2010 RenaultSport Twingo 133 Gordini, number 110 and one of 200 sold in the UK.










Gotta be some even rarer cars/specs on here


----------



## The Cueball (Feb 8, 2007)

my Fairlady GZ31.

This is the only one I know of outside the Nissan Heritage Collection in Japan.

my long term project, and plenty of Z31s about, but haven't seen another GZ31 anywhere, hence parts being a touch difficult to find.



















:thumb:


----------



## Jenny19 (Mar 18, 2014)

I've got an Audi a1 amplified edition, only 300 made and I'm one of about 10 to get one factory ordered to my spec 
Also a Robin Hood kit car, have only ever seen one other of these on the road that isn't a Caterham 7


----------



## Maggi200 (Aug 21, 2009)

My old white cup was one of 93 and our other black cup was one of 15


----------



## Alex_225 (Feb 7, 2008)

I never realised the Cup only versions of the 133, rather than full fat with the Cup chassis were that rare.

I wonder how many had the panoramic sunroof like my ex's 133 had. Wasn't a cheap option though so would deter people.


----------



## muzzer (Feb 13, 2011)

My skoda octavia is one of the rarest cars ever, it's completely standard


----------



## millns84 (Jul 5, 2009)

My Daihatsu Sirion Rally 4 - One of only 48 ever imported. There's a couple of hundred Rally 2's over here but the 4WD was much rarer :thumb:



Should have never sold it - So much fun to drive


----------



## PugIain (Jun 28, 2006)

My car isn't rare. Although I'd like to wager there aren't many facelift GT saloons with the older 136 engine, optional red leather and multimedia upgrades about.
In fact, weekly checks on Autotrader since I bought mine have resulted in a grand total of zero!


----------



## Rayaan (Jun 1, 2014)

How about this?


----------



## PugIain (Jun 28, 2006)

e9 3.0 CSL. Only seen one, in white.
Shouldn't it have the big batmobile spoiler?


----------



## Miglior (Feb 12, 2006)

Rayaan said:


> How about this?


An Actual rare car.. lovely!


----------



## CoOkIeMoNsTeR (Mar 6, 2011)

My 2004 Peugeot 407sw is rare in that currently, today as of 15:30 hours when I finished changing the faulty abs sensor is probably one of the only 407's in the world that isn't broken or malfunctioning in any way shape or form. Even the air con and roof blind work as well as the entire tpms system :lol:

My X5 must be one of the only ones not stolen or owned by a drug dealer; my CLK has much less rust than most of them, and the 6 speed manual box makes it rarer but annoyingly less desirable than the auto, and the 911 deserves a mention just cos 

*disclaimer- I love my 407 before anyone asks, and this £12 part has been my only expense in 8 months and 12,000 miles, so hardly unreliable, just a bit of joke as there's always a good bit of french car bashing on DW :doublesho :thumb:


----------



## PugIain (Jun 28, 2006)

CoOkIeMoNsTeR said:


> My 2004 Peugeot 407sw is rare in that currently, today as of 15:30 hours when I finished changing the faulty abs sensor


Haha, did you enjoy it?
I did one on my blue 407. Lots of swearing was involved.
I had to drill a thread in to it and use a long bolt with various spacers and nuts to pop it out.


----------



## CoOkIeMoNsTeR (Mar 6, 2011)

That is exactly how it went lol, were you watching me on your crystal ball :doublesho :lol:


----------



## VW Golf-Fan (Aug 3, 2010)

I like to think that my MK6 Golf Match is rare (especially as it's a 3dr.) The 5dr Matchs are much more common.


----------



## Rayaan (Jun 1, 2014)

PugIain said:


> e9 3.0 CSL. Only seen one, in white.
> Shouldn't it have the big batmobile spoiler?

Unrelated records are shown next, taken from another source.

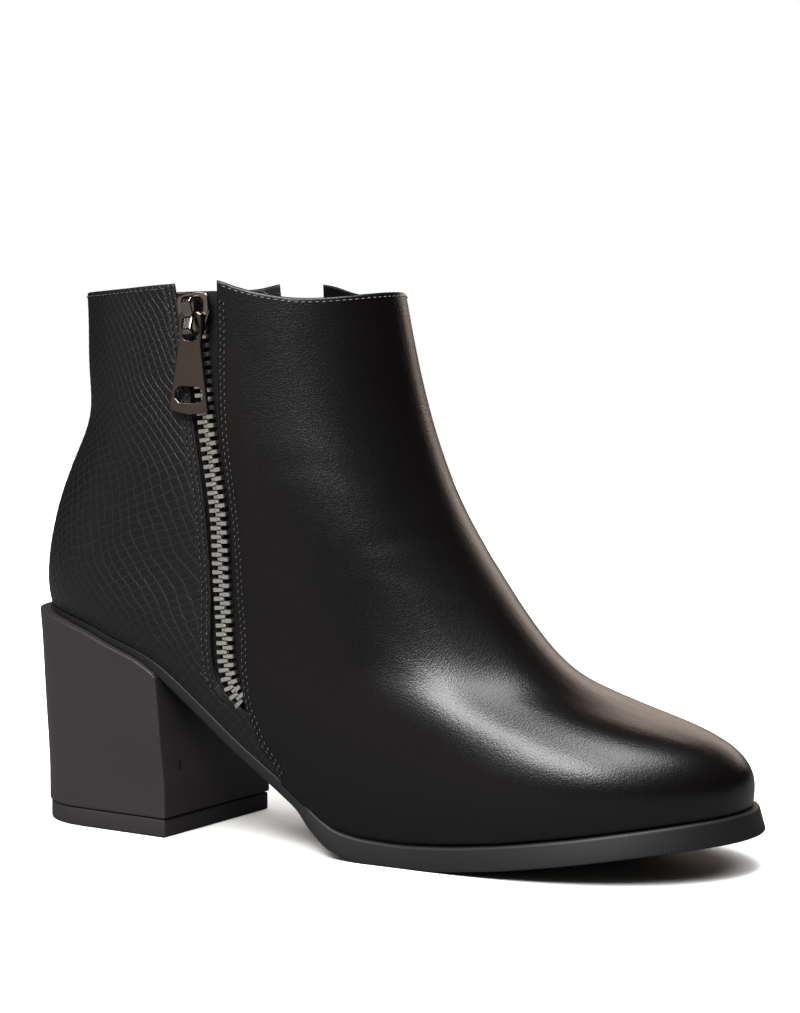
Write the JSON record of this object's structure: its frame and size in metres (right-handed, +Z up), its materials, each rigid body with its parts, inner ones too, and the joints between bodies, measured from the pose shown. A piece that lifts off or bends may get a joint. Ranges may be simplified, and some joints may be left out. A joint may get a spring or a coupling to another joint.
{
  "type": "heeled zip ankle boot",
  "caption": "Ankle boot with a smooth vamp, embossed rear quarter, outer side zip, inner side elastic gore, leather look sole and stacked block heel.",
  "frame": {"origin": "centre of the heel tip's rest face on the floor", "axes": "+X to the toe, +Y to the inner side of the foot, +Z up"},
  "size_m": [0.2466, 0.0863, 0.1742],
  "materials": {
    "upper": "smooth black semi gloss leather in front, black reptile embossed leather behind the zip",
    "outsole": "black satin edge with fine serration",
    "heel_block": "charcoal with fine stacked lines",
    "heel_tip": "matt dark grey",
    "insole": "matt dark lining",
    "zip_tape": "black woven tape",
    "zip_metal": "bright nickel teeth",
    "slider_metal": "polished gunmetal",
    "pull_metal": "polished gunmetal with bright bevels",
    "elastic": "black ribbed elastic"
  },
  "bodies": {
    "boot": {"upper": "upper", "outsole": "outsole", "heel_block": "heel_block", "heel_tip": "heel_tip", "insole": "insole", "zip_tape": "zip_tape", "zip_chain": "zip_metal", "zip_slider": "slider_metal", "elastic_gore": "elastic"},
    "pull": {"zip_pull": "pull_metal"}
  },
  "joints": [
    {"name": "pull_hinge", "type": "hinge", "parent": "boot", "child": "pull", "pos_m": [0.04235, -0.03821, 0.16383], "axis": [-0.9994, -0.0196, 0.03], "range_deg": [0, 150]}
  ]
}
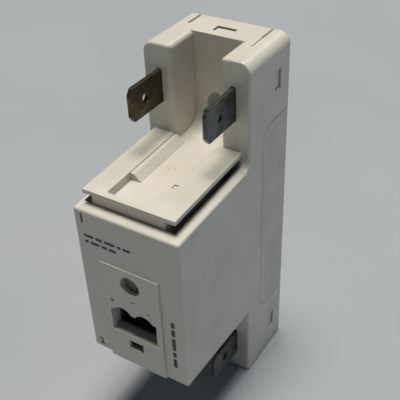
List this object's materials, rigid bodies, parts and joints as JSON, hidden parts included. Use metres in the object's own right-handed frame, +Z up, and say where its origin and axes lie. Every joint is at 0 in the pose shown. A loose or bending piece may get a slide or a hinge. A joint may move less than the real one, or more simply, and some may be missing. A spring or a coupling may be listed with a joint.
{
  "type": "solid state relay",
  "caption": "Slim panel-mount solid state relay: moulded housing with a deep front block, four quick-connect blades, a front control socket and a metal mounting face.",
  "frame": {"origin": "on the lower end face's plane, under the middle of the bounding box", "axes": "+Z up towards the line blades, -Y out of the front face with the control socket, +Y out of the metal mounting face, +X to the right seen from the front"},
  "size_m": [0.0212, 0.038, 0.0728],
  "materials": {
    "housing_plastic": "fine moulded texture, warm ivory grey",
    "carrier_plastic": "fine moulded texture, warm ivory grey",
    "base_metal": "milled face with fine lengthwise lines",
    "alumina": "fired, satin",
    "copper": "bare rolled copper",
    "silicon": "polished die",
    "tinned_brass": "tarnished tin over brass, stained and scratched",
    "circuit_board": "solder mask, satin",
    "header_plastic": "moulded black",
    "pin_metal": "tinned",
    "led_resin": "cast epoxy",
    "lens_plastic": "smoked translucent moulding",
    "chip_plastic": "moulded epoxy",
    "resistor_body": "glazed",
    "capacitor_case": "moulded box",
    "varistor_coat": "dipped epoxy",
    "gel": "soft clear silicone",
    "printing_ink": "black pad printing, rubbed"
  },
  "bodies": {
    "root": {"outer_housing": "housing_plastic", "rear_carrier": "carrier_plastic", "base_plate": "base_metal", "ceramic_substrate": "alumina", "line_track": "copper", "load_track": "copper", "gate_tracks": "copper", "line_thyristor": "silicon", "load_thyristor": "silicon", "line_strap": "copper", "load_strap": "copper", "line_terminal": "tinned_brass", "load_terminal": "tinned_brass", "control_board": "circuit_board", "header_insulator": "header_plastic", "control_pin_left": "pin_metal", "control_pin_right": "pin_metal", "indicator_led": "led_resin", "indicator_lens": "lens_plastic", "opto_driver": "chip_plastic", "opto_legs": "pin_metal", "chip_resistors": "resistor_body", "input_transistor": "chip_plastic", "protection_diode": "chip_plastic", "snubber_capacitor": "capacitor_case", "varistor": "varistor_coat", "gate_pins": "pin_metal", "potting_gel": "gel"}
  },
  "joints": []
}
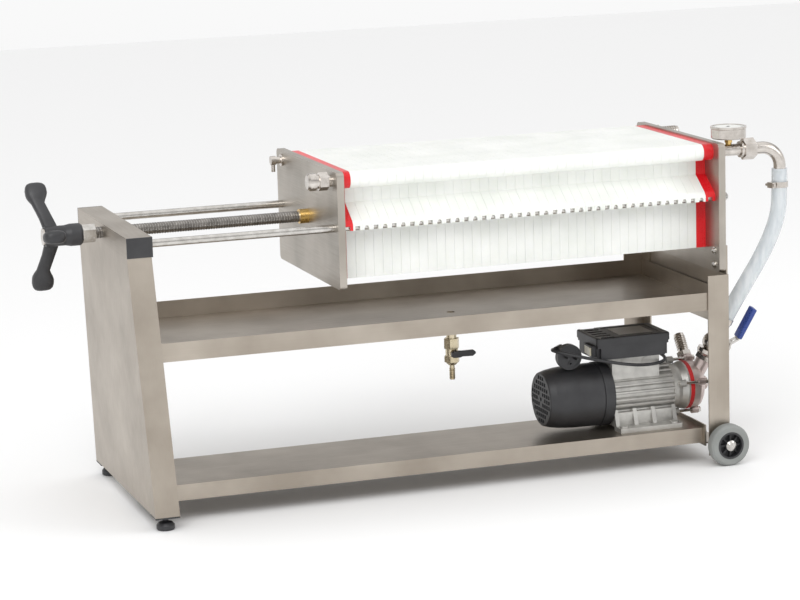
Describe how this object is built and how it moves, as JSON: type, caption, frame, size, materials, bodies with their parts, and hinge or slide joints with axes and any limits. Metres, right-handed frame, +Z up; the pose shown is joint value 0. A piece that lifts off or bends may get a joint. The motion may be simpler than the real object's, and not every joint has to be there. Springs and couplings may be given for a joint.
{
  "type": "plate filter press",
  "caption": "Free-standing plate filter press: a hand screw closes a pack of filter plates on two rods over a drip tray, fed by a pump on the shelf below.",
  "frame": {"origin": "on the floor under the middle of the machine's length and width", "axes": "+X along the rods from the closing handle to the pump end, -Y the operator's side with the pump, +Z up"},
  "size_m": [1.4484, 0.49, 0.6575],
  "materials": {
    "stainless": "brushed",
    "black_plastic": "matte",
    "stainless_bar": "smooth",
    "plate_steel": "brushed",
    "red_plastic": "satin",
    "white_plastic": "satin",
    "filter_sheet": "matte",
    "chrome": "polished",
    "brass": "satin",
    "clear_hose": "clear",
    "motor_casting": "cast",
    "red_gasket": "matte",
    "pump_casting": "cast",
    "cable": "matte",
    "ivory_plastic": "satin",
    "pale_brass": "satin",
    "grey_tyre": "matte",
    "valve_sleeve": "satin"
  },
  "bodies": {
    "frame": {"crossbar": "stainless", "crossbar_caps": "black_plastic", "near_left_leg": "stainless", "far_left_leg": "stainless", "left_panel": "stainless", "levelling_feet": "black_plastic", "near_right_post": "stainless", "far_right_post": "stainless", "end_panel": "stainless", "tray_rail": "stainless", "base_rail": "stainless", "drip_tray": "stainless", "bottom_shelf": "stainless", "guide_rods": "stainless_bar", "head_plate": "plate_steel", "head_end_frame": "red_plastic", "press_end_frame": "red_plastic", "filter_plates_press_half": "white_plastic", "filter_plates_head_half": "white_plastic", "filter_sheets": "filter_sheet", "inlet_pipe": "chrome", "gauge_stem": "brass", "pressure_gauge": "chrome", "union_nut": "chrome", "inlet_elbow": "chrome", "hose_tails": "chrome", "hose_clamps": "chrome", "clear_hose": "clear_hose", "fan_cowl": "black_plastic", "motor_housing": "motor_casting", "motor_foot": "motor_casting", "pump_bracket": "motor_casting", "pump_gasket": "red_gasket", "pump_cover": "pump_casting", "ball_valve": "chrome", "junction_box": "black_plastic", "junction_box_lid": "black_plastic", "power_cord": "cable", "plug": "black_plastic", "rocker_switch": "ivory_plastic", "drain_valve": "pale_brass", "tie_bolts": "stainless_bar", "wheel_bolts": "stainless_bar"},
    "press": {"press_plate": "plate_steel", "press_bush": "brass", "port_fittings": "chrome"},
    "screw": {"screw": "stainless_bar", "handle": "black_plastic", "handle_cap": "chrome"},
    "near_wheel": {"near_wheel_tyre": "grey_tyre", "near_wheel_hub": "black_plastic"},
    "far_wheel": {"far_wheel_tyre": "grey_tyre", "far_wheel_hub": "black_plastic"},
    "valve_lever": {"valve_lever": "valve_sleeve"},
    "drain_lever": {"drain_lever": "black_plastic"}
  },
  "joints": [
    {"name": "press_slide", "type": "slide", "parent": "frame", "child": "press", "axis": [-1, 0, 0], "range_m": [0, 0.32]},
    {"name": "screw_turn", "type": "hinge", "parent": "press", "child": "screw", "pos_m": [-0.4, 0, 0.522], "axis": [1, 0, 0], "continuous": true},
    {"name": "near_wheel_spin", "type": "hinge", "parent": "frame", "child": "near_wheel", "pos_m": [0.5725, -0.2255, 0.041], "axis": [0, 1, 0], "continuous": true},
    {"name": "far_wheel_spin", "type": "hinge", "parent": "frame", "child": "far_wheel", "pos_m": [0.5725, 0.2255, 0.041], "axis": [0, 1, 0], "continuous": true},
    {"name": "valve_lever_turn", "type": "hinge", "parent": "frame", "child": "valve_lever", "pos_m": [0.61956, -0.11885, 0.21131], "axis": [0.9075, 0.0926, -0.4097], "range_deg": [0, 90]},
    {"name": "drain_lever_turn", "type": "hinge", "parent": "frame", "child": "drain_lever", "pos_m": [0.084, -0.0248, 0.229], "axis": [0, 1, 0], "range_deg": [0, 90]}
  ],
  "couplings": [
    {"joint": "screw_turn", "follows": "press_slide", "rad_per_m": -1570.8}
  ]
}
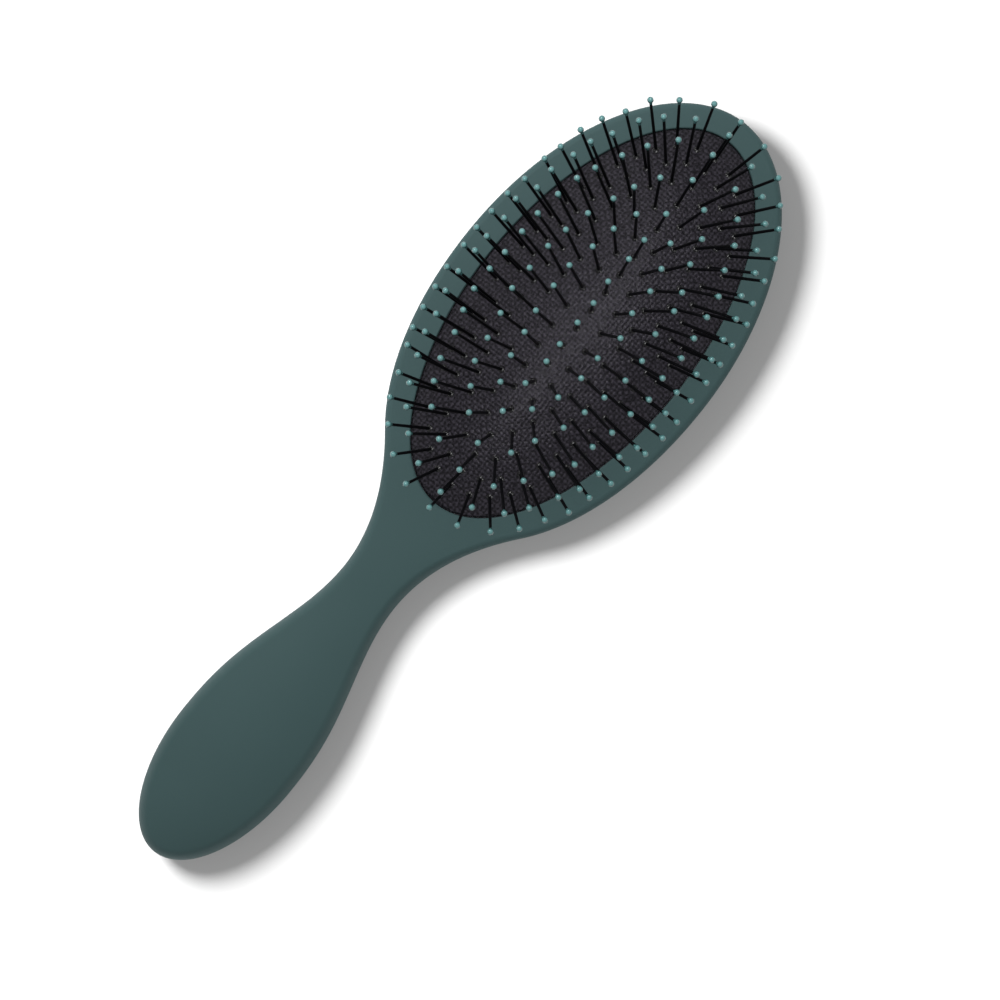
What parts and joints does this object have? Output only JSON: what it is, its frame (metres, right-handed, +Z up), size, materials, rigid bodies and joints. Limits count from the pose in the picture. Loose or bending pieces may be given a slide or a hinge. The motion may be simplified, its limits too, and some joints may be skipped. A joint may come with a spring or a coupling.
{
  "type": "cushion hair brush",
  "caption": "Oval paddle hair brush: a slim waisted handle, an oval head with a domed air cushion, and splayed ball-tipped pins that sink as the cushion is pressed.",
  "frame": {"origin": "under the middle of the brush, on the surface that its back lies on", "axes": "+X from the butt of the handle to the tip of the head, +Z up out of the cushion along the pins"},
  "size_m": [0.235, 0.0738, 0.0415],
  "materials": {
    "soft_touch": "soft-touch matte, dark teal grey",
    "cushion_rubber": "matt moulded rubber with a fine mesh texture",
    "pin_nylon": "satin near-black nylon",
    "ball_tips": "teal dipped tip, glossy"
  },
  "bodies": {
    "handle": {"handle_body": "soft_touch", "cushion": "cushion_rubber"},
    "centre_row": {"pins_centre_row_01": "pin_nylon", "pins_centre_row_02": "pin_nylon"},
    "ring_1": {"pins_ring_1_01": "pin_nylon", "pins_ring_1_02": "pin_nylon", "pins_ring_1_03": "pin_nylon", "pins_ring_1_04": "pin_nylon", "pins_ring_1_05": "pin_nylon", "pins_ring_1_06": "pin_nylon", "pins_ring_1_07": "pin_nylon", "pins_ring_1_08": "pin_nylon", "pins_ring_1_09": "pin_nylon", "pins_ring_1_10": "pin_nylon", "pins_ring_1_11": "pin_nylon", "pins_ring_1_12": "pin_nylon"},
    "ring_2": {"pins_ring_2_01": "pin_nylon", "pins_ring_2_02": "pin_nylon", "pins_ring_2_03": "pin_nylon", "pins_ring_2_04": "pin_nylon", "pins_ring_2_05": "pin_nylon", "pins_ring_2_06": "pin_nylon", "pins_ring_2_07": "pin_nylon", "pins_ring_2_08": "pin_nylon", "pins_ring_2_09": "pin_nylon", "pins_ring_2_10": "pin_nylon", "pins_ring_2_11": "pin_nylon"},
    "ring_3": {"pins_ring_3_01": "pin_nylon", "pins_ring_3_02": "pin_nylon", "pins_ring_3_03": "pin_nylon", "pins_ring_3_04": "pin_nylon", "pins_ring_3_05": "pin_nylon", "pins_ring_3_06": "pin_nylon", "pins_ring_3_07": "pin_nylon", "pins_ring_3_08": "pin_nylon", "pins_ring_3_09": "pin_nylon"},
    "ring_4": {"pins_ring_4_01": "pin_nylon", "pins_ring_4_02": "pin_nylon", "pins_ring_4_03": "pin_nylon", "pins_ring_4_04": "pin_nylon", "pins_ring_4_05": "pin_nylon", "pins_ring_4_06": "pin_nylon", "pins_ring_4_07": "pin_nylon"},
    "ring_5": {"pins_ring_5_01": "pin_nylon", "pins_ring_5_02": "pin_nylon", "pins_ring_5_03": "pin_nylon", "pins_ring_5_04": "pin_nylon", "pins_ring_5_05": "pin_nylon"}
  },
  "joints": [
    {"name": "cushion_press", "type": "slide", "parent": "handle", "child": "centre_row", "axis": [0, 0, -1], "range_m": [0, 0.005], "stiffness_N_per_m": 2000, "deforming": ["cushion"]},
    {"name": "ring_1_sink", "type": "slide", "parent": "handle", "child": "ring_1", "axis": [0, 0, -1], "range_m": [0, 0.00171]},
    {"name": "ring_2_sink", "type": "slide", "parent": "handle", "child": "ring_2", "axis": [0, 0, -1], "range_m": [0, 0.0026]},
    {"name": "ring_3_sink", "type": "slide", "parent": "handle", "child": "ring_3", "axis": [0, 0, -1], "range_m": [0, 0.00354]},
    {"name": "ring_4_sink", "type": "slide", "parent": "handle", "child": "ring_4", "axis": [0, 0, -1], "range_m": [0, 0.00429]},
    {"name": "ring_5_sink", "type": "slide", "parent": "handle", "child": "ring_5", "axis": [0, 0, -1], "range_m": [0, 0.00485]}
  ],
  "couplings": [
    {"joint": "ring_1_sink", "follows": "cushion_press", "ratio": 0.3358},
    {"joint": "ring_2_sink", "follows": "cushion_press", "ratio": 0.5142},
    {"joint": "ring_3_sink", "follows": "cushion_press", "ratio": 0.703},
    {"joint": "ring_4_sink", "follows": "cushion_press", "ratio": 0.8518},
    {"joint": "ring_5_sink", "follows": "cushion_press", "ratio": 0.965}
  ]
}
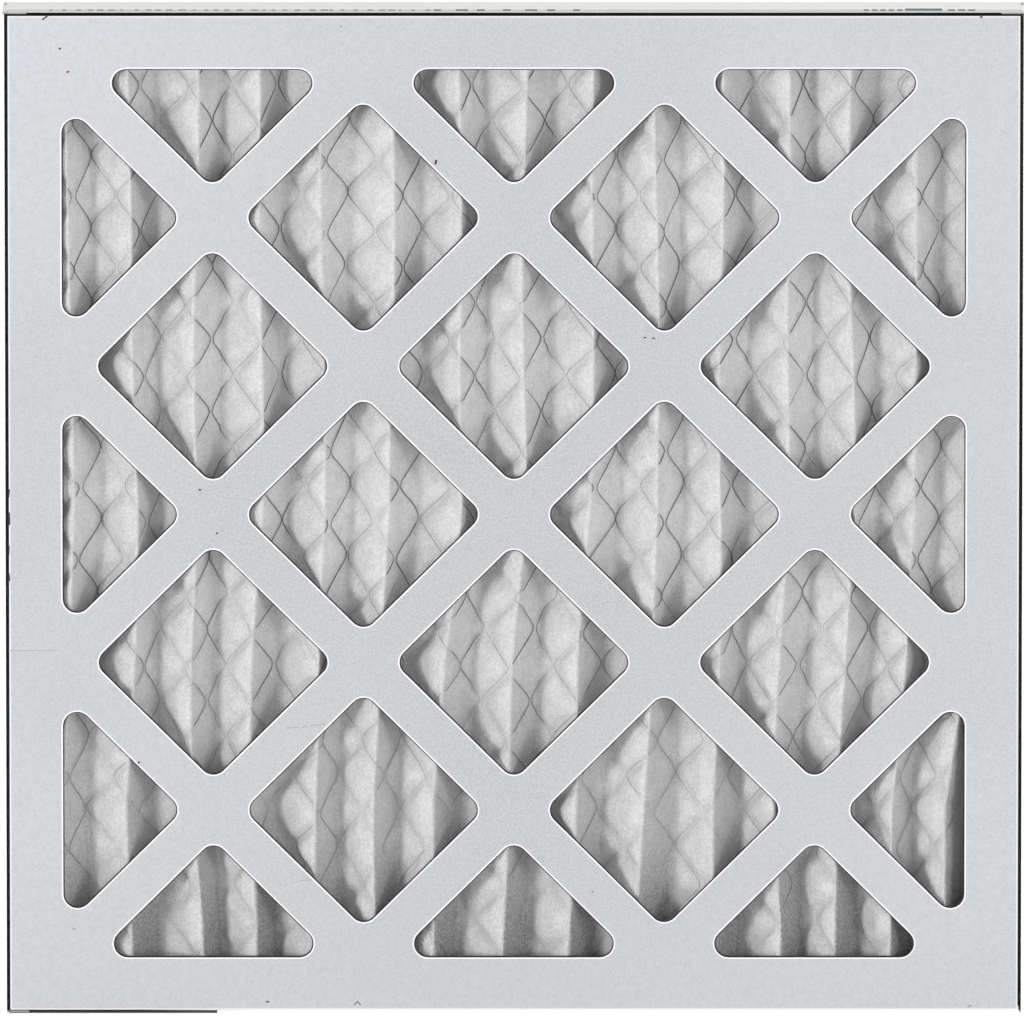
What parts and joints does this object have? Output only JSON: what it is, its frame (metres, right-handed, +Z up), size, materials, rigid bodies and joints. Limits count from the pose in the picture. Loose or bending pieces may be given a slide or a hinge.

There were 2 different versions from what I have read. Theres the "batmobile" and the normal CSL which didnt have the spoiler. I went for the cleaner look, plus I cant seem to source a decent spoiler from anywhere!


----------



## bradleymarky (Nov 29, 2013)

My car is rare indeed, its a 2011 Insignia that hasnt brokedown yet !


----------



## 4d_dc2 (Mar 28, 2008)

Only 02 plate Evo 5 in the world so I win :lol:


----------



## bidderman1969 (Oct 20, 2006)

shouldnt have sold it tbh, now have a batchback version under restoration, but just dont have time to do it anymore


----------



## s29nta (Mar 9, 2013)

bidderman1969 said:


> shouldnt have sold it tbh, now have a batchback version under restoration, but just dont have time to do it anymore


very nice that, a smart looking motor i always thought:thumb:


----------



## Luke M (Jul 1, 2013)

Rayaan said:


> There were 2 different versions from what I have read. Theres the "batmobile" and the normal CSL which didnt have the spoiler. I went for the cleaner look, plus I cant seem to source a decent spoiler from anywhere!


My dream car. Found a minter on ebay about ten years ago for 2.5k. Was unlucky enough to have seen it for the moments it's was listed just in time to see it ended then moments later reappear at 25k!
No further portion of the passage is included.